• [EXERCISE AIM]
Scan the data below for the string "this". Copy every line where it appears.

(Stored data)
■ ■ ■

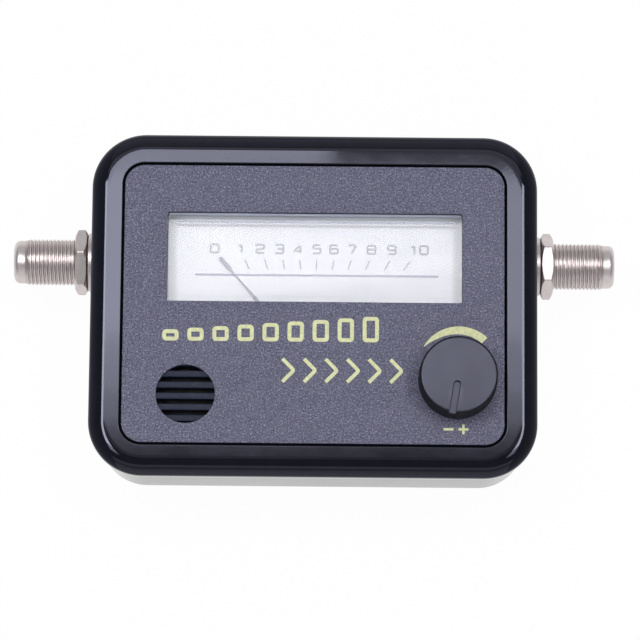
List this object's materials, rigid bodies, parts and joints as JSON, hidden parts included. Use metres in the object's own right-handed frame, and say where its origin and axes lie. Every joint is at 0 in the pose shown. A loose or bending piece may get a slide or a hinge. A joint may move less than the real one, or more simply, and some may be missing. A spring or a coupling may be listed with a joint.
{
  "type": "satellite signal meter",
  "caption": "Small case with a needle meter window, round sound grille and gain knob on its face, and a threaded coaxial socket on each end.",
  "frame": {"origin": "middle of the back face that the meter lies on, below the middle of its whole outline", "axes": "+X along the case towards the right-hand socket, +Y up the face, +Z out of the face"},
  "size_m": [0.1236, 0.07, 0.0376],
  "materials": {
    "black_shell": "moulded, smooth and glossy",
    "face_plate": "fine sparkle texture",
    "rear_case": "moulded, smooth",
    "knob": "moulded, satin",
    "clear_cover": "clear, polished",
    "dial": "printed white card",
    "needle": "painted grey",
    "white_plastic": "moulded",
    "board": "green solder mask",
    "capacitor": "sleeved can",
    "chip": "moulded epoxy",
    "ferrite": "sintered",
    "iron": "plated",
    "wafer": "phenolic board",
    "nickel": "nickel plated",
    "steel": "zinc plated",
    "brass": "bright",
    "copper": "enamelled wire",
    "insulator": "moulded"
  },
  "bodies": {
    "case": {"front_shell": "black_shell", "face_plate": "face_plate", "rear_case": "rear_case", "case_screw_1": "steel", "case_screw_2": "steel", "case_screw_3": "steel", "case_screw_4": "steel", "circuit_board": "board", "board_screw_right": "steel", "board_screw_left": "steel", "op_amp_chip": "chip", "supply_capacitor": "capacitor", "feed_choke": "ferrite", "rf_transistor_right": "chip", "rf_transistor_left": "chip", "detector_diode": "chip", "sounder_case": "chip", "sounder_disc": "brass", "sounder_lead_right": "copper", "sounder_lead_left": "copper", "meter_base": "white_plastic", "meter_pin_right": "brass", "meter_pin_left": "brass", "meter_lens": "clear_cover", "dial_plate": "dial", "magnet_yoke": "iron", "magnet_core": "ferrite", "core_holder": "brass", "upper_bridge": "brass", "upper_bearing": "ferrite", "upper_hairspring": "brass", "lower_bridge": "brass", "lower_bearing": "ferrite", "lower_hairspring": "brass", "pot_case": "nickel", "pot_wafer": "wafer", "pot_washer": "steel", "pot_nut": "nickel", "right_socket_barrel": "nickel", "right_socket_insulator": "insulator", "right_socket_contact": "brass", "right_flat_washer": "nickel", "right_lock_washer": "nickel", "right_socket_nut": "nickel", "right_signal_lead": "copper", "left_socket_barrel": "nickel", "left_socket_insulator": "insulator", "left_socket_contact": "brass", "left_flat_washer": "nickel", "left_lock_washer": "nickel", "left_socket_nut": "nickel", "left_signal_lead": "copper"},
    "needle_coil": {"needle": "needle", "coil_winding": "copper", "coil_former": "steel", "upper_staff": "steel", "lower_staff": "steel"},
    "gain_control": {"gain_knob": "knob", "gain_shaft": "nickel", "pot_wiper": "brass"}
  },
  "joints": [
    {"name": "gain_knob_turn", "type": "hinge", "parent": "case", "child": "gain_control", "pos_m": [0.02905, -0.0153, 0.0304], "axis": [0, 0, -1], "range_deg": [0, 300]},
    {"name": "needle_swing", "type": "hinge", "parent": "case", "child": "needle_coil", "pos_m": [0.00015, -0.0119, 0.0186], "axis": [0, 0, -1], "range_deg": [0, 84], "stiffness_Nm_per_rad": 0.00002}
  ]
}
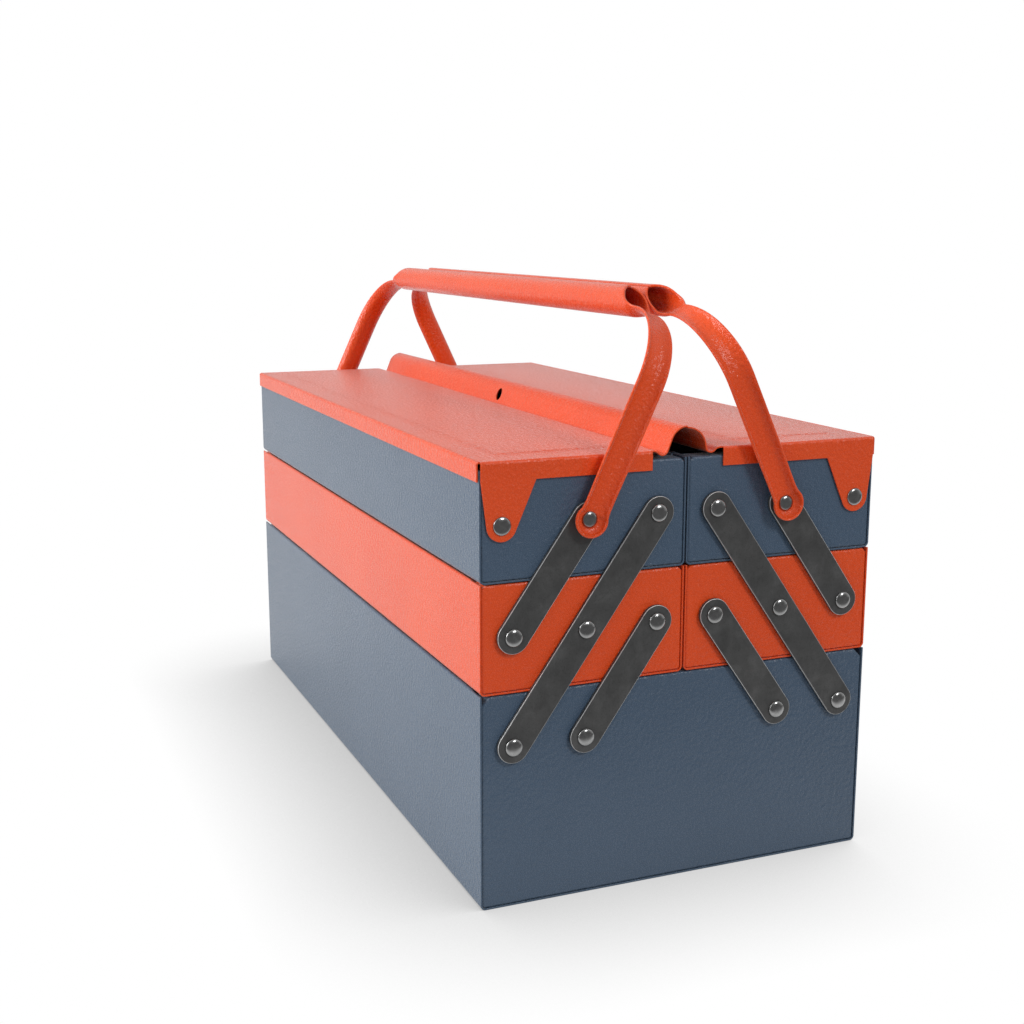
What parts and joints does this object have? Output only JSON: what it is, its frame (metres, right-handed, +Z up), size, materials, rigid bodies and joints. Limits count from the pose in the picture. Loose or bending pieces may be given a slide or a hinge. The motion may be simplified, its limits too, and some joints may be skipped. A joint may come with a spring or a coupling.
{
  "type": "cantilever toolbox",
  "caption": "Folded steel toolbox whose stacked trays open out on riveted links, under two hinged lids with a padlock ridge and two swinging grip handles.",
  "frame": {"origin": "middle of the base's underside", "axes": "+X along the box's length towards its right end, +Y from the front long side to the rear one, +Z up"},
  "size_m": [0.426, 0.2022, 0.2745],
  "materials": {
    "orange_paint": "satin orange-red powder coat with a fine texture",
    "blue_paint": "satin blue-grey powder coat with a fine texture",
    "link_steel": "dark grey phosphated steel strip",
    "rivet_steel": "plain zinc-plated steel, domed heads"
  },
  "bodies": {
    "base": {"base_shell": "blue_paint", "base_left_end": "blue_paint", "base_right_end": "blue_paint", "base_link_rivets": "rivet_steel"},
    "front_middle_tray": {"front_middle_tray_shell": "orange_paint", "front_middle_tray_left_end": "orange_paint", "front_middle_tray_right_end": "orange_paint", "front_middle_tray_link_rivets": "rivet_steel"},
    "front_upper_tray": {"front_upper_tray_shell": "blue_paint", "front_upper_tray_left_end": "blue_paint", "front_upper_tray_right_end": "blue_paint", "front_upper_tray_link_rivets": "rivet_steel", "front_handle_rivets": "rivet_steel", "front_lid_rivets": "rivet_steel"},
    "front_lid": {"front_lid": "orange_paint"},
    "front_handle": {"front_handle": "orange_paint", "front_handle_left_arm": "orange_paint", "front_handle_right_arm": "orange_paint"},
    "front_left_long_link": {"front_left_long_link": "link_steel"},
    "front_left_lower_link": {"front_left_lower_link": "link_steel"},
    "front_left_upper_link": {"front_left_upper_link": "link_steel"},
    "front_right_long_link": {"front_right_long_link": "link_steel"},
    "front_right_lower_link": {"front_right_lower_link": "link_steel"},
    "front_right_upper_link": {"front_right_upper_link": "link_steel"},
    "rear_middle_tray": {"rear_middle_tray_shell": "orange_paint", "rear_middle_tray_left_end": "orange_paint", "rear_middle_tray_right_end": "orange_paint", "rear_middle_tray_link_rivets": "rivet_steel"},
    "rear_upper_tray": {"rear_upper_tray_shell": "blue_paint", "rear_upper_tray_left_end": "blue_paint", "rear_upper_tray_right_end": "blue_paint", "rear_upper_tray_link_rivets": "rivet_steel", "rear_handle_rivets": "rivet_steel", "rear_lid_rivets": "rivet_steel"},
    "rear_lid": {"rear_lid": "orange_paint"},
    "rear_handle": {"rear_handle": "orange_paint", "rear_handle_left_arm": "orange_paint", "rear_handle_right_arm": "orange_paint"},
    "rear_left_long_link": {"rear_left_long_link": "link_steel"},
    "rear_left_lower_link": {"rear_left_lower_link": "link_steel"},
    "rear_left_upper_link": {"rear_left_upper_link": "link_steel"},
    "rear_right_long_link": {"rear_right_long_link": "link_steel"},
    "rear_right_lower_link": {"rear_right_lower_link": "link_steel"},
    "rear_right_upper_link": {"rear_right_upper_link": "link_steel"}
  },
  "joints": [
    {"name": "front_cantilever", "type": "hinge", "parent": "base", "child": "front_right_long_link", "pos_m": [0.2073, -0.085, 0.076], "axis": [1, 0, 0], "range_deg": [0, 70]},
    {"name": "front_left_long_link_turn", "type": "hinge", "parent": "base", "child": "front_left_long_link", "pos_m": [-0.2073, -0.085, 0.076], "axis": [1, 0, 0], "range_deg": [0, 70]},
    {"name": "front_left_lower_link_turn", "type": "hinge", "parent": "base", "child": "front_left_lower_link", "pos_m": [-0.2073, -0.05, 0.076], "axis": [1, 0, 0], "range_deg": [0, 70]},
    {"name": "front_right_lower_link_turn", "type": "hinge", "parent": "base", "child": "front_right_lower_link", "pos_m": [0.2073, -0.05, 0.076], "axis": [1, 0, 0], "range_deg": [0, 70]},
    {"name": "front_middle_tray_turn", "type": "hinge", "parent": "front_right_long_link", "child": "front_middle_tray", "pos_m": [0.2073, -0.05, 0.126], "axis": [1, 0, 0], "range_deg": [-70, 0]},
    {"name": "front_upper_tray_turn", "type": "hinge", "parent": "front_right_long_link", "child": "front_upper_tray", "pos_m": [0.2073, -0.015, 0.176], "axis": [1, 0, 0], "range_deg": [-70, 0]},
    {"name": "front_left_upper_link_turn", "type": "hinge", "parent": "front_middle_tray", "child": "front_left_upper_link", "pos_m": [-0.2073, -0.085, 0.126], "axis": [1, 0, 0], "range_deg": [0, 70]},
    {"name": "front_right_upper_link_turn", "type": "hinge", "parent": "front_middle_tray", "child": "front_right_upper_link", "pos_m": [0.2073, -0.085, 0.126], "axis": [1, 0, 0], "range_deg": [0, 70]},
    {"name": "front_lid_hinge", "type": "hinge", "parent": "front_upper_tray", "child": "front_lid", "pos_m": [0, -0.09, 0.1756], "axis": [1, 0, 0], "range_deg": [0, 120]},
    {"name": "front_handle_swing", "type": "hinge", "parent": "front_upper_tray", "child": "front_handle", "pos_m": [0, -0.05, 0.176], "axis": [1, 0, 0], "range_deg": [0, 155]},
    {"name": "rear_cantilever", "type": "hinge", "parent": "base", "child": "rear_right_long_link", "pos_m": [0.2073, 0.085, 0.076], "axis": [-1, 0, 0], "range_deg": [0, 70]},
    {"name": "rear_left_long_link_turn", "type": "hinge", "parent": "base", "child": "rear_left_long_link", "pos_m": [-0.2073, 0.085, 0.076], "axis": [-1, 0, 0], "range_deg": [0, 70]},
    {"name": "rear_left_lower_link_turn", "type": "hinge", "parent": "base", "child": "rear_left_lower_link", "pos_m": [-0.2073, 0.05, 0.076], "axis": [-1, 0, 0], "range_deg": [0, 70]},
    {"name": "rear_right_lower_link_turn", "type": "hinge", "parent": "base", "child": "rear_right_lower_link", "pos_m": [0.2073, 0.05, 0.076], "axis": [-1, 0, 0], "range_deg": [0, 70]},
    {"name": "rear_middle_tray_turn", "type": "hinge", "parent": "rear_right_long_link", "child": "rear_middle_tray", "pos_m": [0.2073, 0.05, 0.126], "axis": [-1, 0, 0], "range_deg": [-70, 0]},
    {"name": "rear_upper_tray_turn", "type": "hinge", "parent": "rear_right_long_link", "child": "rear_upper_tray", "pos_m": [0.2073, 0.015, 0.176], "axis": [-1, 0, 0], "range_deg": [-70, 0]},
    {"name": "rear_left_upper_link_turn", "type": "hinge", "parent": "rear_middle_tray", "child": "rear_left_upper_link", "pos_m": [-0.2073, 0.085, 0.126], "axis": [-1, 0, 0], "range_deg": [0, 70]},
    {"name": "rear_right_upper_link_turn", "type": "hinge", "parent": "rear_middle_tray", "child": "rear_right_upper_link", "pos_m": [0.2073, 0.085, 0.126], "axis": [-1, 0, 0], "range_deg": [0, 70]},
    {"name": "rear_lid_hinge", "type": "hinge", "parent": "rear_upper_tray", "child": "rear_lid", "pos_m": [0, 0.09, 0.1756], "axis": [-1, 0, 0], "range_deg": [0, 120]},
    {"name": "rear_handle_swing", "type": "hinge", "parent": "rear_upper_tray", "child": "rear_handle", "pos_m": [0, 0.05, 0.176], "axis": [-1, 0, 0], "range_deg": [0, 155]}
  ],
  "couplings": [
    {"joint": "front_left_long_link_turn", "follows": "front_cantilever", "ratio": 1},
    {"joint": "front_left_lower_link_turn", "follows": "front_cantilever", "ratio": 1},
    {"joint": "front_right_lower_link_turn", "follows": "front_cantilever", "ratio": 1},
    {"joint": "front_middle_tray_turn", "follows": "front_cantilever", "ratio": -1},
    {"joint": "front_upper_tray_turn", "follows": "front_cantilever", "ratio": -1},
    {"joint": "front_left_upper_link_turn", "follows": "front_cantilever", "ratio": 1},
    {"joint": "front_right_upper_link_turn", "follows": "front_cantilever", "ratio": 1},
    {"joint": "rear_left_long_link_turn", "follows": "rear_cantilever", "ratio": 1},
    {"joint": "rear_left_lower_link_turn", "follows": "rear_cantilever", "ratio": 1},
    {"joint": "rear_right_lower_link_turn", "follows": "rear_cantilever", "ratio": 1},
    {"joint": "rear_middle_tray_turn", "follows": "rear_cantilever", "ratio": -1},
    {"joint": "rear_upper_tray_turn", "follows": "rear_cantilever", "ratio": -1},
    {"joint": "rear_left_upper_link_turn", "follows": "rear_cantilever", "ratio": 1},
    {"joint": "rear_right_upper_link_turn", "follows": "rear_cantilever", "ratio": 1}
  ]
}
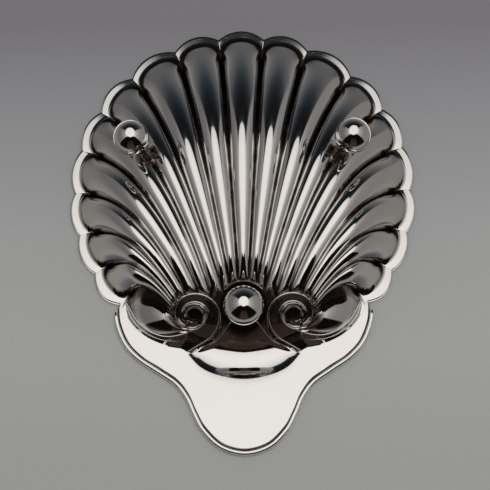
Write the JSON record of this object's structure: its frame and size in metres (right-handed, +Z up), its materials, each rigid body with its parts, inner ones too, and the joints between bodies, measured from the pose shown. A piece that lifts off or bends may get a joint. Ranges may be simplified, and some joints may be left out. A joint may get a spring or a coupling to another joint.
{
  "type": "shell dish",
  "caption": "Scallop-shell butter dish of plated sheet with a scalloped rim, scrolls at the hinge, a flat wire-edged tab and ball feet.",
  "frame": {"origin": "on the table, under the middle of the dish's bounding box", "axes": "+Z up out of the bowl, +Y towards the fan end of the shell, -Y towards the tab, X from side to side"},
  "size_m": [0.1098, 0.1396, 0.0277],
  "materials": {
    "plated_sheet": "mirror-polished silver plate over sheet brass, brown tarnish in the grooves, the recess and the scrolls",
    "plated_wire": "polished silver-plated wire with a dark solder seam along its inner side",
    "foot_ball_plate": "mirror-polished silver-plated balls, faintly scratched",
    "foot_stem_plate": "silver plate, duller and tarnished around the solder"
  },
  "bodies": {
    "root": {"shell_dish": "plated_sheet", "tab_border_wire": "plated_wire", "left_foot_ball": "foot_ball_plate", "right_foot_ball": "foot_ball_plate", "rear_foot_ball": "foot_ball_plate", "left_foot_stem": "foot_stem_plate", "right_foot_stem": "foot_stem_plate", "rear_foot_stem": "foot_stem_plate"}
  },
  "joints": []
}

■ ■ ■

• [OUTPUT OF THE EXERCISE]
List this object's materials, rigid bodies, parts and joints as JSON, hidden parts included. Use metres in the object's own right-handed frame, and say where its origin and axes lie. Every joint is at 0 in the pose shown. A loose or bending piece may get a slide or a hinge. A joint may move less than the real one, or more simply, and some may be missing. A spring or a coupling may be listed with a joint.
What parts and joints does this object have? Output only JSON: what it is, its frame (metres, right-handed, +Z up), size, materials, rigid bodies and joints. Limits count from the pose in the picture. Loose or bending pieces may be given a slide or a hinge. The motion may be simplified, its limits too, and some joints may be skipped. A joint may come with a spring or a coupling.
Write the JSON record of this object's structure: its frame and size in metres (right-handed, +Z up), its materials, each rigid body with its parts, inner ones too, and the joints between bodies, measured from the pose shown. A piece that lifts off or bends may get a joint. Ranges may be simplified, and some joints may be left out. A joint may get a spring or a coupling to another joint.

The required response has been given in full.